▶ Your task
What follows is a listing to be transcribed exactly.

▶ Supplied information
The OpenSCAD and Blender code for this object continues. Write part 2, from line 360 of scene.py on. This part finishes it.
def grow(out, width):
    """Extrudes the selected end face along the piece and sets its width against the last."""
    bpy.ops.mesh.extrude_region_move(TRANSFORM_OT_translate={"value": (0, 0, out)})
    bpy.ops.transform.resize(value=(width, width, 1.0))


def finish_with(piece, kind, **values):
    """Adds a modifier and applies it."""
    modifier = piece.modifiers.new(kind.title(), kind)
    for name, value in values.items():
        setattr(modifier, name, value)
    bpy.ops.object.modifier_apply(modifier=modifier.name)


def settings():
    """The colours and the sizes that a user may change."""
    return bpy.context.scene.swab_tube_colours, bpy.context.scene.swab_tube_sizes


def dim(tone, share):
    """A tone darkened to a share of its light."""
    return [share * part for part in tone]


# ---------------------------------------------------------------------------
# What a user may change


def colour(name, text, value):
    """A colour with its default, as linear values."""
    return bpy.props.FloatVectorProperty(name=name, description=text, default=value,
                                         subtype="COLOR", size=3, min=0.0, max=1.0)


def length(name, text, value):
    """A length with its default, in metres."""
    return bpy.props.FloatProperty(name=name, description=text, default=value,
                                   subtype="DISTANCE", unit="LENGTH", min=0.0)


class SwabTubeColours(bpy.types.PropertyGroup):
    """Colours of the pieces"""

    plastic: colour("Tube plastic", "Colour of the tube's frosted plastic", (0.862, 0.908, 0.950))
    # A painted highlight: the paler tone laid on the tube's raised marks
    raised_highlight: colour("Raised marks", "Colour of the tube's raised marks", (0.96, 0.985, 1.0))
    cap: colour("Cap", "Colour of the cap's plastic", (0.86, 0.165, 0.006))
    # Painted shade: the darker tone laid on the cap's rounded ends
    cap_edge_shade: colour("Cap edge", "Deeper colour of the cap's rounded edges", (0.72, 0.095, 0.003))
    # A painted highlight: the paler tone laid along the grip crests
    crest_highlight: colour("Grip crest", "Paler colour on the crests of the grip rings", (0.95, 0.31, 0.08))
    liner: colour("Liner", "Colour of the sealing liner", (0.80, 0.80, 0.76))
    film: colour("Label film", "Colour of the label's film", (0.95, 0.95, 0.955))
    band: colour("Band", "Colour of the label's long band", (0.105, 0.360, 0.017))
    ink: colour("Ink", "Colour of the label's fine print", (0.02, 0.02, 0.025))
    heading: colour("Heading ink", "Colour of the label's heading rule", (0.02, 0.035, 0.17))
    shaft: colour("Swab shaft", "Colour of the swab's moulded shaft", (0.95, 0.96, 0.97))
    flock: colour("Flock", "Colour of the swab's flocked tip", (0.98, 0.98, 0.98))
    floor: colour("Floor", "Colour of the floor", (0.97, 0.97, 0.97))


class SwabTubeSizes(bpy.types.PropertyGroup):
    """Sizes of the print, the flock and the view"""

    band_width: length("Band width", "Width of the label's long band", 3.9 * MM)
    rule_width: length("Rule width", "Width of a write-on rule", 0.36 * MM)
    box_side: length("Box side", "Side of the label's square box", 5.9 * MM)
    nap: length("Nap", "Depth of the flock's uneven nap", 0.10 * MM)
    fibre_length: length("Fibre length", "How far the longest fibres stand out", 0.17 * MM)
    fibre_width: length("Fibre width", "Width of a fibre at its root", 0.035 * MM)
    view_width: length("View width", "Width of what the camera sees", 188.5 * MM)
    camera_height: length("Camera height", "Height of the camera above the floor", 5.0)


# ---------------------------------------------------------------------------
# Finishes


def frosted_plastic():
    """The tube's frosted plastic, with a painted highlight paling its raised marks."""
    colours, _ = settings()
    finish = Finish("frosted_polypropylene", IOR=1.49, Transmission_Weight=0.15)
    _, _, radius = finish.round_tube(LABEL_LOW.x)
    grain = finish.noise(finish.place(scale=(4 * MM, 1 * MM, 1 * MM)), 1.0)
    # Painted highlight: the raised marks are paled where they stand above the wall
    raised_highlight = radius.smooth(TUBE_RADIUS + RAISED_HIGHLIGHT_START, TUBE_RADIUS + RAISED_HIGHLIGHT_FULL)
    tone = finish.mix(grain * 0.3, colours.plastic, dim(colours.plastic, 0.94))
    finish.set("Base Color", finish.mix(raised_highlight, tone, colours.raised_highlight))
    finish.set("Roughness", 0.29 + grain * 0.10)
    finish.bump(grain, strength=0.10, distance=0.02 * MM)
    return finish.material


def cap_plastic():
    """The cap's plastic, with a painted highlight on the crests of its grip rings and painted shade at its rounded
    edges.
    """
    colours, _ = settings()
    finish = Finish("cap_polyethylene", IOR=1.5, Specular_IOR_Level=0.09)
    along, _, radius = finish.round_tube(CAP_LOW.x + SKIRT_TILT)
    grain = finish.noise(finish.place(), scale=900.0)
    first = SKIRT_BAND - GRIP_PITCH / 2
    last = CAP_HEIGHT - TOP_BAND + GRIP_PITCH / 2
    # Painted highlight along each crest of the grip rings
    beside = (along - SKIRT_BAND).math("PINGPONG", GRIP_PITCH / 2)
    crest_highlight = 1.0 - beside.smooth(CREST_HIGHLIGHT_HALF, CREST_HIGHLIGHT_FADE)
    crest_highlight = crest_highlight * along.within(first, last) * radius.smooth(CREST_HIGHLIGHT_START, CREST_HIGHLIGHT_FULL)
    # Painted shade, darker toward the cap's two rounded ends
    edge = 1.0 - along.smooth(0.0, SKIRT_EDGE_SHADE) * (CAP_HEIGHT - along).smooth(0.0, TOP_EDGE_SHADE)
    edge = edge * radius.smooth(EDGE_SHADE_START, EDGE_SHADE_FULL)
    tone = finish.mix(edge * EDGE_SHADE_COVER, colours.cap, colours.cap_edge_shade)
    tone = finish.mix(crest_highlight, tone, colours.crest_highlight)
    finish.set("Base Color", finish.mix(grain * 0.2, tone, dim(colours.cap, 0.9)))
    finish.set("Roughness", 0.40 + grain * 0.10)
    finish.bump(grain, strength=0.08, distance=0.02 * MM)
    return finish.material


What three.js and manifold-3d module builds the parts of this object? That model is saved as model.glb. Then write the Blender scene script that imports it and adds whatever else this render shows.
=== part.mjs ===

▶ Correct answer
The OpenSCAD and Blender code for this object continues. Write part 2, from line 360 of scene.py on. This part finishes it.
def grow(out, width):
    """Extrudes the selected end face along the piece and sets its width against the last."""
    bpy.ops.mesh.extrude_region_move(TRANSFORM_OT_translate={"value": (0, 0, out)})
    bpy.ops.transform.resize(value=(width, width, 1.0))


def finish_with(piece, kind, **values):
    """Adds a modifier and applies it."""
    modifier = piece.modifiers.new(kind.title(), kind)
    for name, value in values.items():
        setattr(modifier, name, value)
    bpy.ops.object.modifier_apply(modifier=modifier.name)


def settings():
    """The colours and the sizes that a user may change."""
    return bpy.context.scene.swab_tube_colours, bpy.context.scene.swab_tube_sizes


def dim(tone, share):
    """A tone darkened to a share of its light."""
    return [share * part for part in tone]


# ---------------------------------------------------------------------------
# What a user may change


def colour(name, text, value):
    """A colour with its default, as linear values."""
    return bpy.props.FloatVectorProperty(name=name, description=text, default=value,
                                         subtype="COLOR", size=3, min=0.0, max=1.0)


def length(name, text, value):
    """A length with its default, in metres."""
    return bpy.props.FloatProperty(name=name, description=text, default=value,
                                   subtype="DISTANCE", unit="LENGTH", min=0.0)


class SwabTubeColours(bpy.types.PropertyGroup):
    """Colours of the pieces"""

    plastic: colour("Tube plastic", "Colour of the tube's frosted plastic", (0.862, 0.908, 0.950))
    # A painted highlight: the paler tone laid on the tube's raised marks
    raised_highlight: colour("Raised marks", "Colour of the tube's raised marks", (0.96, 0.985, 1.0))
    cap: colour("Cap", "Colour of the cap's plastic", (0.86, 0.165, 0.006))
    # Painted shade: the darker tone laid on the cap's rounded ends
    cap_edge_shade: colour("Cap edge", "Deeper colour of the cap's rounded edges", (0.72, 0.095, 0.003))
    # A painted highlight: the paler tone laid along the grip crests
    crest_highlight: colour("Grip crest", "Paler colour on the crests of the grip rings", (0.95, 0.31, 0.08))
    liner: colour("Liner", "Colour of the sealing liner", (0.80, 0.80, 0.76))
    film: colour("Label film", "Colour of the label's film", (0.95, 0.95, 0.955))
    band: colour("Band", "Colour of the label's long band", (0.105, 0.360, 0.017))
    ink: colour("Ink", "Colour of the label's fine print", (0.02, 0.02, 0.025))
    heading: colour("Heading ink", "Colour of the label's heading rule", (0.02, 0.035, 0.17))
    shaft: colour("Swab shaft", "Colour of the swab's moulded shaft", (0.95, 0.96, 0.97))
    flock: colour("Flock", "Colour of the swab's flocked tip", (0.98, 0.98, 0.98))
    floor: colour("Floor", "Colour of the floor", (0.97, 0.97, 0.97))


class SwabTubeSizes(bpy.types.PropertyGroup):
    """Sizes of the print, the flock and the view"""

    band_width: length("Band width", "Width of the label's long band", 3.9 * MM)
    rule_width: length("Rule width", "Width of a write-on rule", 0.36 * MM)
    box_side: length("Box side", "Side of the label's square box", 5.9 * MM)
    nap: length("Nap", "Depth of the flock's uneven nap", 0.10 * MM)
    fibre_length: length("Fibre length", "How far the longest fibres stand out", 0.17 * MM)
    fibre_width: length("Fibre width", "Width of a fibre at its root", 0.035 * MM)
    view_width: length("View width", "Width of what the camera sees", 188.5 * MM)
    camera_height: length("Camera height", "Height of the camera above the floor", 5.0)


# ---------------------------------------------------------------------------
# Finishes


def frosted_plastic():
    """The tube's frosted plastic, with a painted highlight paling its raised marks."""
    colours, _ = settings()
    finish = Finish("frosted_polypropylene", IOR=1.49, Transmission_Weight=0.15)
    _, _, radius = finish.round_tube(LABEL_LOW.x)
    grain = finish.noise(finish.place(scale=(4 * MM, 1 * MM, 1 * MM)), 1.0)
    # Painted highlight: the raised marks are paled where they stand above the wall
    raised_highlight = radius.smooth(TUBE_RADIUS + RAISED_HIGHLIGHT_START, TUBE_RADIUS + RAISED_HIGHLIGHT_FULL)
    tone = finish.mix(grain * 0.3, colours.plastic, dim(colours.plastic, 0.94))
    finish.set("Base Color", finish.mix(raised_highlight, tone, colours.raised_highlight))
    finish.set("Roughness", 0.29 + grain * 0.10)
    finish.bump(grain, strength=0.10, distance=0.02 * MM)
    return finish.material


def cap_plastic():
    """The cap's plastic, with a painted highlight on the crests of its grip rings and painted shade at its rounded
    edges.
    """
    colours, _ = settings()
    finish = Finish("cap_polyethylene", IOR=1.5, Specular_IOR_Level=0.09)
    along, _, radius = finish.round_tube(CAP_LOW.x + SKIRT_TILT)
    grain = finish.noise(finish.place(), scale=900.0)
    first = SKIRT_BAND - GRIP_PITCH / 2
    last = CAP_HEIGHT - TOP_BAND + GRIP_PITCH / 2
    # Painted highlight along each crest of the grip rings
    beside = (along - SKIRT_BAND).math("PINGPONG", GRIP_PITCH / 2)
    crest_highlight = 1.0 - beside.smooth(CREST_HIGHLIGHT_HALF, CREST_HIGHLIGHT_FADE)
    crest_highlight = crest_highlight * along.within(first, last) * radius.smooth(CREST_HIGHLIGHT_START, CREST_HIGHLIGHT_FULL)
    # Painted shade, darker toward the cap's two rounded ends
    edge = 1.0 - along.smooth(0.0, SKIRT_EDGE_SHADE) * (CAP_HEIGHT - along).smooth(0.0, TOP_EDGE_SHADE)
    edge = edge * radius.smooth(EDGE_SHADE_START, EDGE_SHADE_FULL)
    tone = finish.mix(edge * EDGE_SHADE_COVER, colours.cap, colours.cap_edge_shade)
    tone = finish.mix(crest_highlight, tone, colours.crest_highlight)
    finish.set("Base Color", finish.mix(grain * 0.2, tone, dim(colours.cap, 0.9)))
    finish.set("Roughness", 0.40 + grain * 0.10)
    finish.bump(grain, strength=0.08, distance=0.02 * MM)
    return finish.material


What three.js and manifold-3d module builds the parts of this object? That model is saved as model.glb. Then write the Blender scene script that imports it and adds whatever else this render shows.
=== part.mjs ===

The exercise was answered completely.